To be done
Reproduce exactly the lines below, from the first through the one containing "WELD_DISTANCE = 0.000003", and nothing more.

Data extract

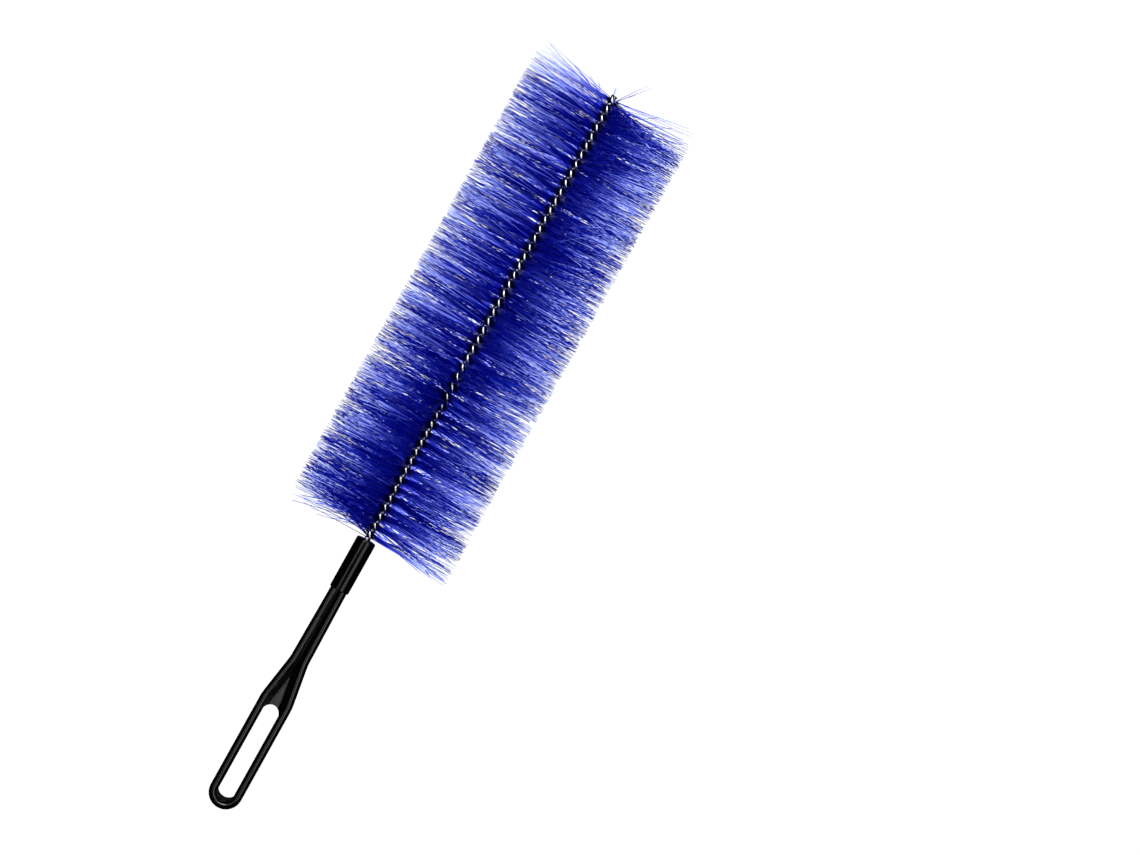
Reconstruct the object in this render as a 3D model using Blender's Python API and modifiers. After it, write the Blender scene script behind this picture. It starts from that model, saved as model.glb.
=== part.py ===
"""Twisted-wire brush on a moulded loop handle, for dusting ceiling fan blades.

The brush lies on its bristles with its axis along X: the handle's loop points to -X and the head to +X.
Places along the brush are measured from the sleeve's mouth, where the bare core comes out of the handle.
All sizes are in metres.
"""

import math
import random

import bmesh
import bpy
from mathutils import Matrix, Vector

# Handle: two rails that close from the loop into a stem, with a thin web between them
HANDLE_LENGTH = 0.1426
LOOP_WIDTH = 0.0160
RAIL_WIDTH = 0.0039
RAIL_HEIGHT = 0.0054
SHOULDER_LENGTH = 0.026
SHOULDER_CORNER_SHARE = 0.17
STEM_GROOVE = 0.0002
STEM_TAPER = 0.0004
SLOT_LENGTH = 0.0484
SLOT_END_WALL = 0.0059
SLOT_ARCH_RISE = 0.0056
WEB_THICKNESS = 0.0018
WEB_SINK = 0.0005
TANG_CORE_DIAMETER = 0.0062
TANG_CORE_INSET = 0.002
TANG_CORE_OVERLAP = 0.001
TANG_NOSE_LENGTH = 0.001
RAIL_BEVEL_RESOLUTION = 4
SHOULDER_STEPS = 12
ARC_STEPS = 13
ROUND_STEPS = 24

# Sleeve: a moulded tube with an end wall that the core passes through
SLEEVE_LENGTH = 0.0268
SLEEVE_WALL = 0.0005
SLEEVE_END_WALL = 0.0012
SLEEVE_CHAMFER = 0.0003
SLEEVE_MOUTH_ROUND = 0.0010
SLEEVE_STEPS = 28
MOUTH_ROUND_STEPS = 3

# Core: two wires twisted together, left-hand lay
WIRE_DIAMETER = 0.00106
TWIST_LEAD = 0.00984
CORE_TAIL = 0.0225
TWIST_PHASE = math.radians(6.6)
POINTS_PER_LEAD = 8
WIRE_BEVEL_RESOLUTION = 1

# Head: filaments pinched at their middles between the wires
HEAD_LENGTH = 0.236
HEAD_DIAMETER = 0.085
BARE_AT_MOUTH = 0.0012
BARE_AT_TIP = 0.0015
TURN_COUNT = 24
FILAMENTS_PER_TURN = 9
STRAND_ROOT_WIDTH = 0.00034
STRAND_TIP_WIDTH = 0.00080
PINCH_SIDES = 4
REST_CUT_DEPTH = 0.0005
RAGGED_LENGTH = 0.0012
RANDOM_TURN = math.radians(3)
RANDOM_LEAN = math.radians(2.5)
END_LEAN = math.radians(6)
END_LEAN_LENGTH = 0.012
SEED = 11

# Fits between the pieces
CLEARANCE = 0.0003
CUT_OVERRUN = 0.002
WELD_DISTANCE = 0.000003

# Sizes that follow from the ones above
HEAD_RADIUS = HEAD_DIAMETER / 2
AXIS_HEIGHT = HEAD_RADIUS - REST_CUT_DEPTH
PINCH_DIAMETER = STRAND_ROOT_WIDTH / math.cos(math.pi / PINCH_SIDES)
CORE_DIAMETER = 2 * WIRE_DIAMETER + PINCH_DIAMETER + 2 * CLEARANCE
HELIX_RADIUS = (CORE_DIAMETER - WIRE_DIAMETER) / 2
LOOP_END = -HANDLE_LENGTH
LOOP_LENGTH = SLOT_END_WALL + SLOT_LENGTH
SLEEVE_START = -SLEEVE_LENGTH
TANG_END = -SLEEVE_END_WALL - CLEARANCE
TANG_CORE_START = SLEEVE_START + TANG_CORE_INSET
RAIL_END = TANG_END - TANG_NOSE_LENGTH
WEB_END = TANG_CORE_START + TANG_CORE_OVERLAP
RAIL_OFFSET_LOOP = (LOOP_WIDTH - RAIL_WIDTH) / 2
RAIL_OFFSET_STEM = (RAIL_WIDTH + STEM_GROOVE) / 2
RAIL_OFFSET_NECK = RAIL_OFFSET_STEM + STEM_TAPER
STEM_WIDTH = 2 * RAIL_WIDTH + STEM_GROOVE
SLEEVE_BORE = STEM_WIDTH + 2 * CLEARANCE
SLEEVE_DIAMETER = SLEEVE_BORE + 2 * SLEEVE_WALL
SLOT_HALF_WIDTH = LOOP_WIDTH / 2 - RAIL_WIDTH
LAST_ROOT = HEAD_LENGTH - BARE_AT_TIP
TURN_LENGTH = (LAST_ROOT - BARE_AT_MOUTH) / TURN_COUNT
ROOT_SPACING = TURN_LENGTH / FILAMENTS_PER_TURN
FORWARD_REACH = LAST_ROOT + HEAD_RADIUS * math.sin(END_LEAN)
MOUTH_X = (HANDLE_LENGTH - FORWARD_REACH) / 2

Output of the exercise
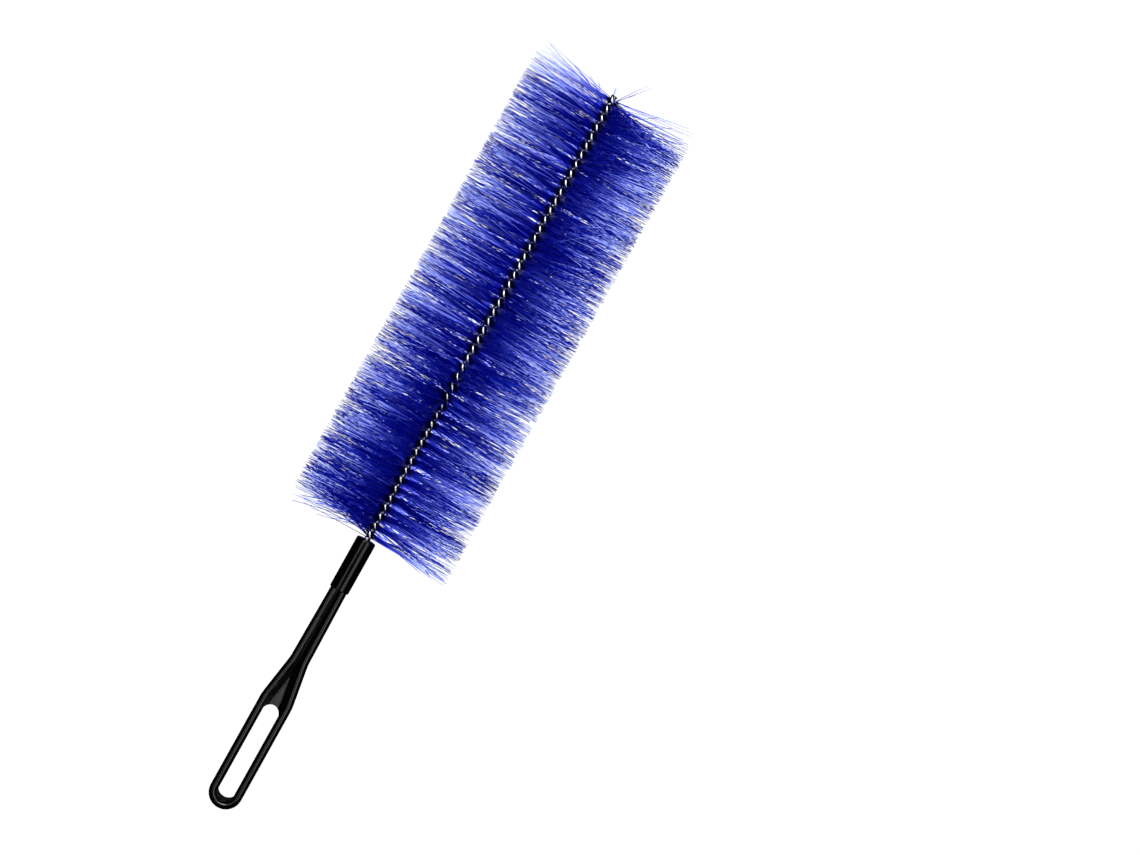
Reconstruct the object in this render as a 3D model using Blender's Python API and modifiers. After it, write the Blender scene script behind this picture. It starts from that model, saved as model.glb.
=== part.py ===
"""Twisted-wire brush on a moulded loop handle, for dusting ceiling fan blades.

The brush lies on its bristles with its axis along X: the handle's loop points to -X and the head to +X.
Places along the brush are measured from the sleeve's mouth, where the bare core comes out of the handle.
All sizes are in metres.
"""

import math
import random

import bmesh
import bpy
from mathutils import Matrix, Vector

# Handle: two rails that close from the loop into a stem, with a thin web between them
HANDLE_LENGTH = 0.1426
LOOP_WIDTH = 0.0160
RAIL_WIDTH = 0.0039
RAIL_HEIGHT = 0.0054
SHOULDER_LENGTH = 0.026
SHOULDER_CORNER_SHARE = 0.17
STEM_GROOVE = 0.0002
STEM_TAPER = 0.0004
SLOT_LENGTH = 0.0484
SLOT_END_WALL = 0.0059
SLOT_ARCH_RISE = 0.0056
WEB_THICKNESS = 0.0018
WEB_SINK = 0.0005
TANG_CORE_DIAMETER = 0.0062
TANG_CORE_INSET = 0.002
TANG_CORE_OVERLAP = 0.001
TANG_NOSE_LENGTH = 0.001
RAIL_BEVEL_RESOLUTION = 4
SHOULDER_STEPS = 12
ARC_STEPS = 13
ROUND_STEPS = 24

# Sleeve: a moulded tube with an end wall that the core passes through
SLEEVE_LENGTH = 0.0268
SLEEVE_WALL = 0.0005
SLEEVE_END_WALL = 0.0012
SLEEVE_CHAMFER = 0.0003
SLEEVE_MOUTH_ROUND = 0.0010
SLEEVE_STEPS = 28
MOUTH_ROUND_STEPS = 3

# Core: two wires twisted together, left-hand lay
WIRE_DIAMETER = 0.00106
TWIST_LEAD = 0.00984
CORE_TAIL = 0.0225
TWIST_PHASE = math.radians(6.6)
POINTS_PER_LEAD = 8
WIRE_BEVEL_RESOLUTION = 1

# Head: filaments pinched at their middles between the wires
HEAD_LENGTH = 0.236
HEAD_DIAMETER = 0.085
BARE_AT_MOUTH = 0.0012
BARE_AT_TIP = 0.0015
TURN_COUNT = 24
FILAMENTS_PER_TURN = 9
STRAND_ROOT_WIDTH = 0.00034
STRAND_TIP_WIDTH = 0.00080
PINCH_SIDES = 4
REST_CUT_DEPTH = 0.0005
RAGGED_LENGTH = 0.0012
RANDOM_TURN = math.radians(3)
RANDOM_LEAN = math.radians(2.5)
END_LEAN = math.radians(6)
END_LEAN_LENGTH = 0.012
SEED = 11

# Fits between the pieces
CLEARANCE = 0.0003
CUT_OVERRUN = 0.002
WELD_DISTANCE = 0.000003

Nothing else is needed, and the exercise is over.